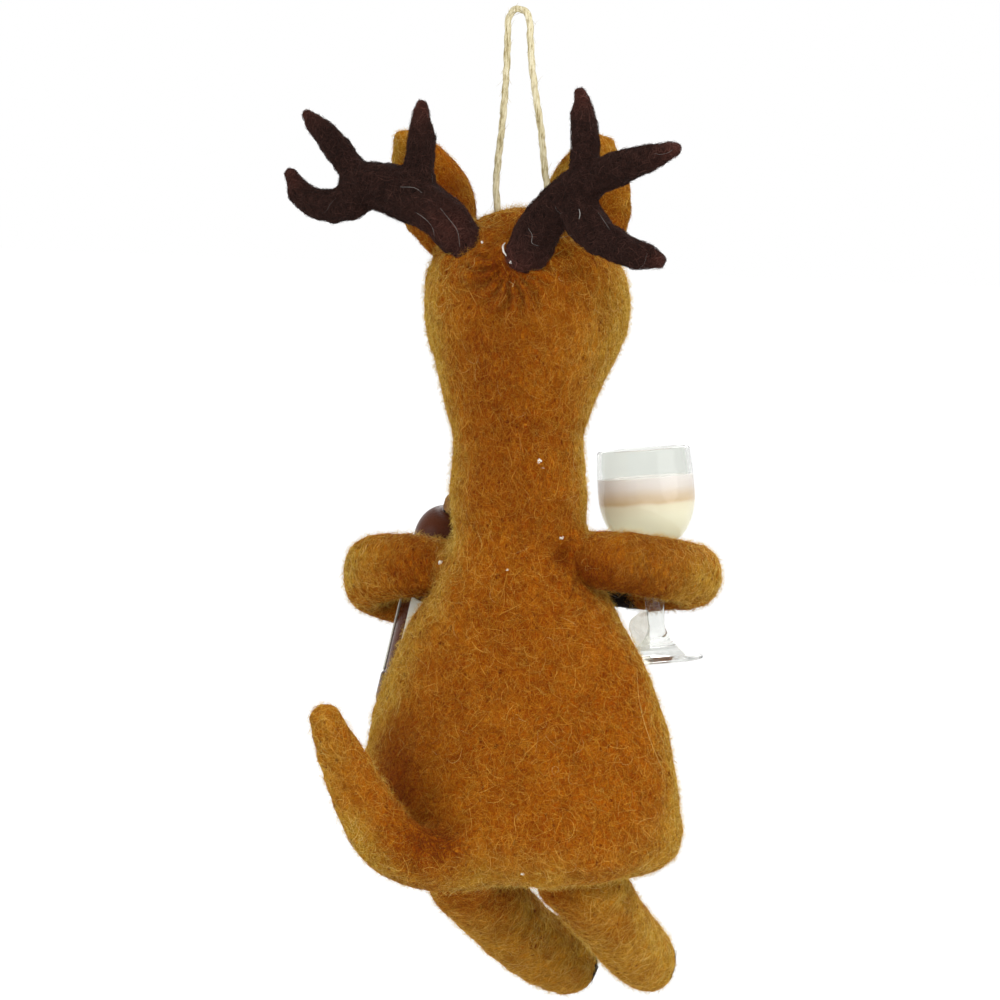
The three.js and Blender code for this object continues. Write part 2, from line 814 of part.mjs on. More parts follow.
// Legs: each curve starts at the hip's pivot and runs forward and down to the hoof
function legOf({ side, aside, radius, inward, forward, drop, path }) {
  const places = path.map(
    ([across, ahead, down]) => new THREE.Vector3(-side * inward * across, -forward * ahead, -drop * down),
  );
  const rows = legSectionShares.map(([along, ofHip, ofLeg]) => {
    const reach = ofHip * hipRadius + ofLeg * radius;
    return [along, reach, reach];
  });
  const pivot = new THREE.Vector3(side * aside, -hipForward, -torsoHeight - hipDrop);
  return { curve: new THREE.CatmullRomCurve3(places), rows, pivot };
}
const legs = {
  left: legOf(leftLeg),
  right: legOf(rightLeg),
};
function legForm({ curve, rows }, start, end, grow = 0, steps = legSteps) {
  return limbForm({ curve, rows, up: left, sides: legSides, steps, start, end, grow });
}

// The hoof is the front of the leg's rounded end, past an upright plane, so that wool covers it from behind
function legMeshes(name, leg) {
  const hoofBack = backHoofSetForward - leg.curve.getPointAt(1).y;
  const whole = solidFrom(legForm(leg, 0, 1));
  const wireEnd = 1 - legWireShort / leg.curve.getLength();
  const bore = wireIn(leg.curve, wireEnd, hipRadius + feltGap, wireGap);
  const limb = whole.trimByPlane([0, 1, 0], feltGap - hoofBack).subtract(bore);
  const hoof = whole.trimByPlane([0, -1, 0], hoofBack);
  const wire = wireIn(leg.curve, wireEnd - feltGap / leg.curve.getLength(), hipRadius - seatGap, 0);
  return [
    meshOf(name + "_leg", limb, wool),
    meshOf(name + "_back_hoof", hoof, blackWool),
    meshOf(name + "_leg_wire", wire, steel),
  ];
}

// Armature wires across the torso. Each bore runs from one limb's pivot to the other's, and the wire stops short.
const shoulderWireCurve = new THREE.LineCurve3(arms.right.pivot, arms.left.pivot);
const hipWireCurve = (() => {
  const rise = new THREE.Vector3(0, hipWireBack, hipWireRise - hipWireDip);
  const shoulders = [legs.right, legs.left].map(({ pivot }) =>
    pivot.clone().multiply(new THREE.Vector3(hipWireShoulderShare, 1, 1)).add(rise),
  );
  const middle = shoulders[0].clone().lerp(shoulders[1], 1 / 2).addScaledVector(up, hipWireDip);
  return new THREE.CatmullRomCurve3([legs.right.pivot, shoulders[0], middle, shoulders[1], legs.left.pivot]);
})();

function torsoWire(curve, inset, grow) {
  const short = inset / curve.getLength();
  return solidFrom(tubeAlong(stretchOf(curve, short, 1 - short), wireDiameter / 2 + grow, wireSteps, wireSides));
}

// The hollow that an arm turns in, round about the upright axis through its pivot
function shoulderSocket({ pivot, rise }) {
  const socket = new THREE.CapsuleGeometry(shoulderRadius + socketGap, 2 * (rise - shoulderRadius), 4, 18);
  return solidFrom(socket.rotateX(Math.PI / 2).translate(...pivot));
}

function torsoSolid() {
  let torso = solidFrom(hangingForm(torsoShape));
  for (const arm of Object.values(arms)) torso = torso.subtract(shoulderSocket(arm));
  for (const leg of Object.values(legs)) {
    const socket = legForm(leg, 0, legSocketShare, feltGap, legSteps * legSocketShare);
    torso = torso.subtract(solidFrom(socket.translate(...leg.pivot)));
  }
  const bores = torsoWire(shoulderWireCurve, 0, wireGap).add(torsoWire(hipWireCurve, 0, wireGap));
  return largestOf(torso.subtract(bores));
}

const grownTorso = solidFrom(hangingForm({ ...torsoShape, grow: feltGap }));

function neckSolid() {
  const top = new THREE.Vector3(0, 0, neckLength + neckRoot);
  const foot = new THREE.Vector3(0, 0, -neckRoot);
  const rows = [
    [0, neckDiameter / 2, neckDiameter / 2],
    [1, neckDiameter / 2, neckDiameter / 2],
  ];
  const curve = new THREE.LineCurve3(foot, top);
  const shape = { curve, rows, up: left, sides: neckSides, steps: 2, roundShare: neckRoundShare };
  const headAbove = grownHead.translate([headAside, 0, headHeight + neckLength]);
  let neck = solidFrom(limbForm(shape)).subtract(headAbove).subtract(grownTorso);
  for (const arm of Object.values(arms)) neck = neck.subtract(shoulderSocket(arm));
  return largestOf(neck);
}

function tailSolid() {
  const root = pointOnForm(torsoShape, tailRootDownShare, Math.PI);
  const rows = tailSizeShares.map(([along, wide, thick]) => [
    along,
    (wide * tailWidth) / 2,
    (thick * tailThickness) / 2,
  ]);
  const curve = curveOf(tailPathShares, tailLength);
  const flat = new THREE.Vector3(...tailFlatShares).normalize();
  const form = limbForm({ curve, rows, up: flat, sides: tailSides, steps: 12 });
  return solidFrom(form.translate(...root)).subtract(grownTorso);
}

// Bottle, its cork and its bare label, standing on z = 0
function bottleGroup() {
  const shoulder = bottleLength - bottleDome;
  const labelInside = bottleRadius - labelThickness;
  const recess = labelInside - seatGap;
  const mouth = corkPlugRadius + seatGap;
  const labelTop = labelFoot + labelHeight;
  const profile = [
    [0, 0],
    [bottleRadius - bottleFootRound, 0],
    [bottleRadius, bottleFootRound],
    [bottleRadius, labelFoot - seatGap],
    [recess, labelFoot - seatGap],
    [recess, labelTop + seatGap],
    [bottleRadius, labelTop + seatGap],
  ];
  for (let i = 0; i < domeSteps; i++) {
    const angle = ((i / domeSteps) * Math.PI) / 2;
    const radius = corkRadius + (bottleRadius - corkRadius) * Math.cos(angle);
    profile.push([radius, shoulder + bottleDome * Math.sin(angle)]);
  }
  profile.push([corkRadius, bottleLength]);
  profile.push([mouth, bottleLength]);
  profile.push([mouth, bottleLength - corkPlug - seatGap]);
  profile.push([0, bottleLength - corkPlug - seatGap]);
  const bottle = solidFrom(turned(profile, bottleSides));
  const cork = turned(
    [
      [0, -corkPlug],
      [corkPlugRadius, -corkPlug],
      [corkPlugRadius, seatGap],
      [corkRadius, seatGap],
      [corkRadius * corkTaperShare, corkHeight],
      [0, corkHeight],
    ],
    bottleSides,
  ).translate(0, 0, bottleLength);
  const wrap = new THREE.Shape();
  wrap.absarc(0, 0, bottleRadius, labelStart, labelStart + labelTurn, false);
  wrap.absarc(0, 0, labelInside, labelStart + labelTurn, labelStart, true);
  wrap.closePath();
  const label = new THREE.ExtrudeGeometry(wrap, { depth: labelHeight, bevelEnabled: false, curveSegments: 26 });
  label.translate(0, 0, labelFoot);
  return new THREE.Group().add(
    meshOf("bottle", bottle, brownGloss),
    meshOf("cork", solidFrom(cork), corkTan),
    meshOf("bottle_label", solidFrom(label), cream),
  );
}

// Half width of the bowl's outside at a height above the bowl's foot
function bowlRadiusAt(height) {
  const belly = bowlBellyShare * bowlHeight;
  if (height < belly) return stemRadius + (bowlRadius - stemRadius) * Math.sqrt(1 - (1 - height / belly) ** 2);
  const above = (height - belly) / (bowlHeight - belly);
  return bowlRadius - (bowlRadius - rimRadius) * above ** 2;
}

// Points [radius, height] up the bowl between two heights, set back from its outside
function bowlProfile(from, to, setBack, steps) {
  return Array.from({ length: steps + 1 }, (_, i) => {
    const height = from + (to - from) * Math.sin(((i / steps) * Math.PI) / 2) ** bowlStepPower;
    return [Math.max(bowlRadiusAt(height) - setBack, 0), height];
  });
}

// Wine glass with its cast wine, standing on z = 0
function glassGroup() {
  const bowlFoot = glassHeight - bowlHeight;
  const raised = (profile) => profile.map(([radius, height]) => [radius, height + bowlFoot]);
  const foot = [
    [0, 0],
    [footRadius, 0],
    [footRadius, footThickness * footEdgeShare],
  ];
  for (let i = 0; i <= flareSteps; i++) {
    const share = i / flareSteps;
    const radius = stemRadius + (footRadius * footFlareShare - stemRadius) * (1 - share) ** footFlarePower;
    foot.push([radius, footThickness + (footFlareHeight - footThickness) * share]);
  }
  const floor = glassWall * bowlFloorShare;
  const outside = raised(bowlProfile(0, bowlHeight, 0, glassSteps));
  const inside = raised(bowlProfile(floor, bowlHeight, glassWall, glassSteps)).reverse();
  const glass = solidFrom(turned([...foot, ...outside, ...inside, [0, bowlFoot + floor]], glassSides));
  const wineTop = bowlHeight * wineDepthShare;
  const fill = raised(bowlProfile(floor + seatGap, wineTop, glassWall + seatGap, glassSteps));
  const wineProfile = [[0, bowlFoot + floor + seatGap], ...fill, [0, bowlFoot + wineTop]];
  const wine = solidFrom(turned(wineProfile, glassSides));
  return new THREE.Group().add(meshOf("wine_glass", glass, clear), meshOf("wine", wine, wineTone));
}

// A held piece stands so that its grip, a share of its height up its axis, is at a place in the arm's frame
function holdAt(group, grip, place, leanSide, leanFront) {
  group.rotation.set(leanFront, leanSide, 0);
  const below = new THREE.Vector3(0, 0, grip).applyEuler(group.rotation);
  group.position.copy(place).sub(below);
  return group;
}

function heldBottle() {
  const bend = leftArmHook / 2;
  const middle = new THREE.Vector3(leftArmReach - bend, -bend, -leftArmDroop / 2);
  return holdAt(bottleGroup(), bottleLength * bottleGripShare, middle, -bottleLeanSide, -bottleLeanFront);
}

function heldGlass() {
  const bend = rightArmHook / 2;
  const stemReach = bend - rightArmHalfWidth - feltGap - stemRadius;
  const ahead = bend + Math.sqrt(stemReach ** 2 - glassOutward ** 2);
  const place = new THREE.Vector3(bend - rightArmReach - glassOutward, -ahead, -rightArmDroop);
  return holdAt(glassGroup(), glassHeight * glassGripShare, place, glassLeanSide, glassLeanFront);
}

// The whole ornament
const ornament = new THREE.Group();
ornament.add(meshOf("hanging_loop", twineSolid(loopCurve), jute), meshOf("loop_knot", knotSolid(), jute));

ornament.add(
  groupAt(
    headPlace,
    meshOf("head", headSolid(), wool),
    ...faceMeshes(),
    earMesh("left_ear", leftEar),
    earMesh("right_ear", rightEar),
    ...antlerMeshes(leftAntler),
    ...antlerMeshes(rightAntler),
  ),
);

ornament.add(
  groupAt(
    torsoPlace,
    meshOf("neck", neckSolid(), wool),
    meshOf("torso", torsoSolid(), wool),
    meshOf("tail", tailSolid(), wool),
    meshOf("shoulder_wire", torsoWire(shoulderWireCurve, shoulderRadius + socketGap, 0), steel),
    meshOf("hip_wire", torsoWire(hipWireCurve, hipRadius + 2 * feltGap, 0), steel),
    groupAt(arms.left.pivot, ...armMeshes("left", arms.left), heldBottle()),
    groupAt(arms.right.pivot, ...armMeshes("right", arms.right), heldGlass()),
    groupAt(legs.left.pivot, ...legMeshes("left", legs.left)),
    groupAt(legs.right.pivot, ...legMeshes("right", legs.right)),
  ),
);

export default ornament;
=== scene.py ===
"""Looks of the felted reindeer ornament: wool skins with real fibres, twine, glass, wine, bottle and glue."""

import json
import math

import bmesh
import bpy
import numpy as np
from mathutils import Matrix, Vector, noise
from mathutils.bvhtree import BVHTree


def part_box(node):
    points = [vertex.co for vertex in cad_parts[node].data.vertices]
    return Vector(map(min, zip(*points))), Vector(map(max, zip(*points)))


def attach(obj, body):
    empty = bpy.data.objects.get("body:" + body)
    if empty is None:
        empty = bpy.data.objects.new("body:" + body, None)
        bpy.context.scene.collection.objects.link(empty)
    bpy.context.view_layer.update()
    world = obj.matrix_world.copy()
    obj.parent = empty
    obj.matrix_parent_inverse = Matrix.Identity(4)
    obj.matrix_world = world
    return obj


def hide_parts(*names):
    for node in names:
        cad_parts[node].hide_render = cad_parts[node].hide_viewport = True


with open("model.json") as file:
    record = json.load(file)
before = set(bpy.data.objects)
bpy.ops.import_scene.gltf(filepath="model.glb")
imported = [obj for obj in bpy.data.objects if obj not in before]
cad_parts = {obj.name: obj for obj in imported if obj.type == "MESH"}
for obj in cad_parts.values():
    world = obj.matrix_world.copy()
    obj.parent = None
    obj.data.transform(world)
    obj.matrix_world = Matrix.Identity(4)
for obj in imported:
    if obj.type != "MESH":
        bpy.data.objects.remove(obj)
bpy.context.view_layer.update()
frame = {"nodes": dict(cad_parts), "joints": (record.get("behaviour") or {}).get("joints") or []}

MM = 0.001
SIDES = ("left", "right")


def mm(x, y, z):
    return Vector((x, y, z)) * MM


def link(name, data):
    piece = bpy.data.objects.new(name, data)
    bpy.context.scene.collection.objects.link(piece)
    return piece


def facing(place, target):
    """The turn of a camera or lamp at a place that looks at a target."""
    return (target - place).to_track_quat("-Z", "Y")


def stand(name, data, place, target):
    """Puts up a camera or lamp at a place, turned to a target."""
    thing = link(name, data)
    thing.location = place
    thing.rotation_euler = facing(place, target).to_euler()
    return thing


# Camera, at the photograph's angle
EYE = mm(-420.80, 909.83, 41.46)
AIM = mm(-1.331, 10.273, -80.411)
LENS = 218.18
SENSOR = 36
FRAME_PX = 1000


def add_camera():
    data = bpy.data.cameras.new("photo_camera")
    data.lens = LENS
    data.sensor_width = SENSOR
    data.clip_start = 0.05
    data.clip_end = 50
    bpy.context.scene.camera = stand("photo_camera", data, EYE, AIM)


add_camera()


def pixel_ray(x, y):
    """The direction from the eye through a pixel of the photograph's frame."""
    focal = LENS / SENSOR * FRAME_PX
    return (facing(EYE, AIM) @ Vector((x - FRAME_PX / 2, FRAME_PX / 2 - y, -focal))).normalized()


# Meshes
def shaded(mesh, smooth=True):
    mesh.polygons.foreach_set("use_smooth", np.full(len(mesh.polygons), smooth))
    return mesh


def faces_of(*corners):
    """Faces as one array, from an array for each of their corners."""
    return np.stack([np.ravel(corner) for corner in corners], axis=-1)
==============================
§ Goal
Nothing but the lines from the one with "The whole ornament" through the one with "obj.parent = empty" should be repeated, and each exactly.

§ Solution
// The whole ornament
const ornament = new THREE.Group();
ornament.add(meshOf("hanging_loop", twineSolid(loopCurve), jute), meshOf("loop_knot", knotSolid(), jute));

ornament.add(
  groupAt(
    headPlace,
    meshOf("head", headSolid(), wool),
    ...faceMeshes(),
    earMesh("left_ear", leftEar),
    earMesh("right_ear", rightEar),
    ...antlerMeshes(leftAntler),
    ...antlerMeshes(rightAntler),
  ),
);

ornament.add(
  groupAt(
    torsoPlace,
    meshOf("neck", neckSolid(), wool),
    meshOf("torso", torsoSolid(), wool),
    meshOf("tail", tailSolid(), wool),
    meshOf("shoulder_wire", torsoWire(shoulderWireCurve, shoulderRadius + socketGap, 0), steel),
    meshOf("hip_wire", torsoWire(hipWireCurve, hipRadius + 2 * feltGap, 0), steel),
    groupAt(arms.left.pivot, ...armMeshes("left", arms.left), heldBottle()),
    groupAt(arms.right.pivot, ...armMeshes("right", arms.right), heldGlass()),
    groupAt(legs.left.pivot, ...legMeshes("left", legs.left)),
    groupAt(legs.right.pivot, ...legMeshes("right", legs.right)),
  ),
);

export default ornament;
=== scene.py ===
"""Looks of the felted reindeer ornament: wool skins with real fibres, twine, glass, wine, bottle and glue."""

import json
import math

import bmesh
import bpy
import numpy as np
from mathutils import Matrix, Vector, noise
from mathutils.bvhtree import BVHTree


def part_box(node):
    points = [vertex.co for vertex in cad_parts[node].data.vertices]
    return Vector(map(min, zip(*points))), Vector(map(max, zip(*points)))


def attach(obj, body):
    empty = bpy.data.objects.get("body:" + body)
    if empty is None:
        empty = bpy.data.objects.new("body:" + body, None)
        bpy.context.scene.collection.objects.link(empty)
    bpy.context.view_layer.update()
    world = obj.matrix_world.copy()
    obj.parent = empty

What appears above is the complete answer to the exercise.